At our previous inspection on 19 December 2013, we saw that patients' privacy and dignity were not always respected. At this inspection we saw that staff were aware of how to maintain patients' privacy and dignity.

At our previous inspection we saw that arrangements were not in place to deal with foreseeable emergencies. At this inspection we saw that the provider had taken reasonable steps to keep patients safe during a medical emergency.

At our previous inspection we saw that the provider did not have systems in place to ensure patients were cared for by suitably trained staff. Some staff had not received training in safeguarding children. Staff were not always aware of the appropriate agencies to refer safeguarding concerns to. At this inspection we saw that staff had received appropriate training and were aware of who to report concerns to. This meant that patients were protected from the risk of abuse because the provider had taken reasonable steps to identify the possibility of abuse and prevent it from happening.

At our previous inspection we saw that the provider did not have effective systems in place to identify, assess and manage risks to the health, safety and welfare of patients who used the service. At this inspection we saw that the provider had taken steps to address these issues.

At this inspection we saw that patients were not protected from the risks of unsafe or inappropriate care and treatment because accurate care records were not maintained.

19 December 2013

During a routine inspection

On the day of our inspection we spoke with seven patients, the provider and four members of staff.

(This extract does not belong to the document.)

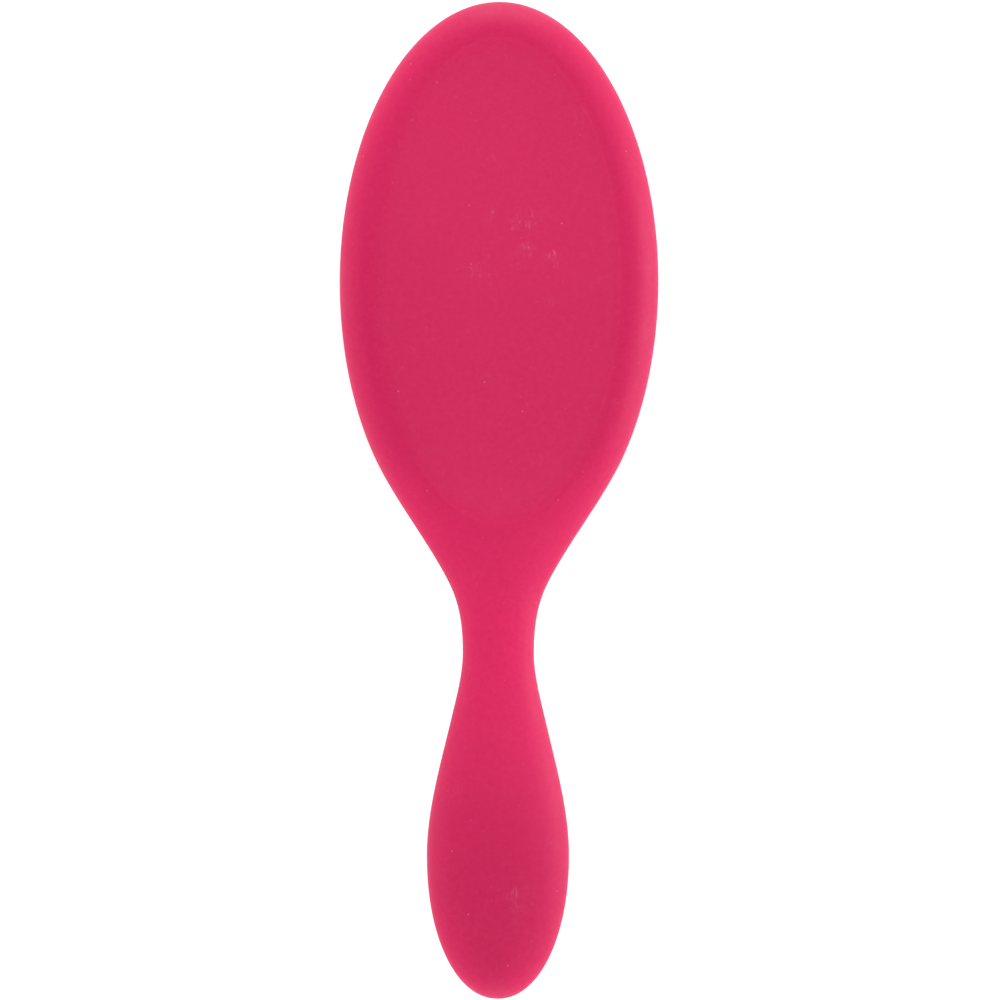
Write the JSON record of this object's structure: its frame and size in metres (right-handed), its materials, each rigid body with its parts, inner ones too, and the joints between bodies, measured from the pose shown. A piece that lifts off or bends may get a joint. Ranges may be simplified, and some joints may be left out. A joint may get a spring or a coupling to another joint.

One patient told us, "The practice is local and handy. The new nurse is very good". Another patient told us, "The practice is very friendly and the staff are approachable. Generally I get an appointment quite quickly but emergency appointments can be quite difficult to get".

We saw that patients' privacy and dignity was not always respected. Patients we spoke with told us they were happy with the care and treatment they had received but the appointment system did not always meet their needs. We saw that care and treatment was not always planned and delivered in a way that was intended to ensure patients' safety and welfare.

We saw that the provider did not have systems in place to ensure patients were cared for by suitably trained staff. Some staff had not received training in safeguarding children. Staff were not always aware of the appropriate agencies to refer safeguarding concerns to. This meant that patients were not protected from the risk of abuse because the provider had not taken reasonable steps to identify the possibility of abuse and prevent it from happening.

The provider did not have an effective system in place to identify, assess and manage risks to the health, safety and welfare of patients who used the service.